Доктор недоуменно посмотрела на меня.
– Так рада, что аж погрустнела? – спросила заведующая и улыбнулась.
– Да нет, рада, что вас вижу, но не рада, что снова здесь.
– Я понимаю, детка, но у тебя всё впереди, – мягко сказала она. – Ты вырастешь и, поверь, будешь здоровенькой.
– Ага, – я кивнула.
Ко мне подошел дедушка с документами.
– Добрый день, – он поздоровался с Маргаритой Степановной, – вот, препоручаю вам внучку.

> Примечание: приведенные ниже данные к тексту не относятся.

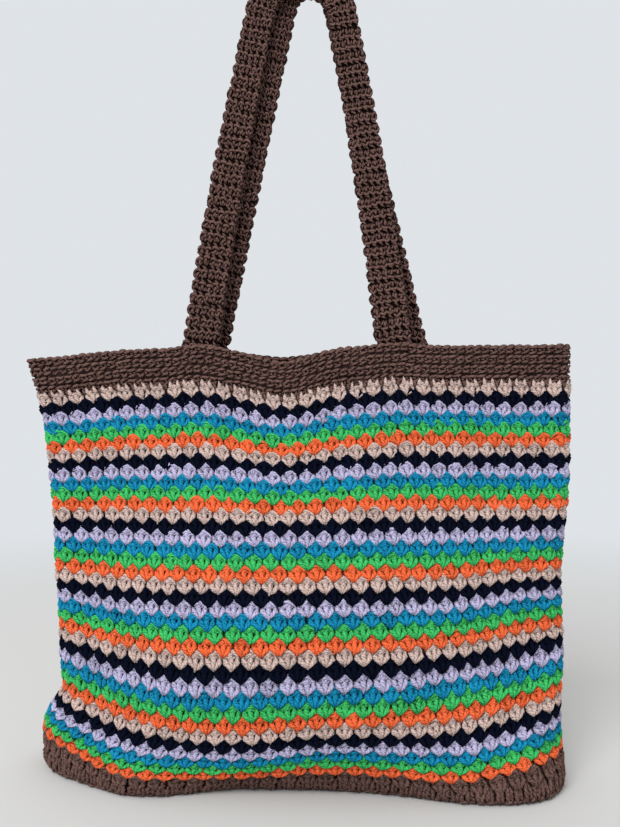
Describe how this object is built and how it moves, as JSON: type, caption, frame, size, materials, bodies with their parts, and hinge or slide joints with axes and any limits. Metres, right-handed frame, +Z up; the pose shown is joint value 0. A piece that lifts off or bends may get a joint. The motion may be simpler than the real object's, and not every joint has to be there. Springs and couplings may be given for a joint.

– Добрый, Ростислав Андреевич, – она протянула руку за документами, – забираю, чтобы вернуть здоровенькой и веселой. Что ж ваша Снежка, такая обычно веселая и готовая проказничать, увы, – она ласково на меня посмотрела, – сейчас будто с креста снятая?
– Да, – он нервно потеребил подбородок, – у нас кое-какие проблемы были, она перенервничала.
– Ну, вернем, значит, ее более жизнерадостной, – заверила она. – Только учти, Снежка, побег из больницы карается…
– … согласно самой страшной статье закона, – выдала я и слегка улыбнулась.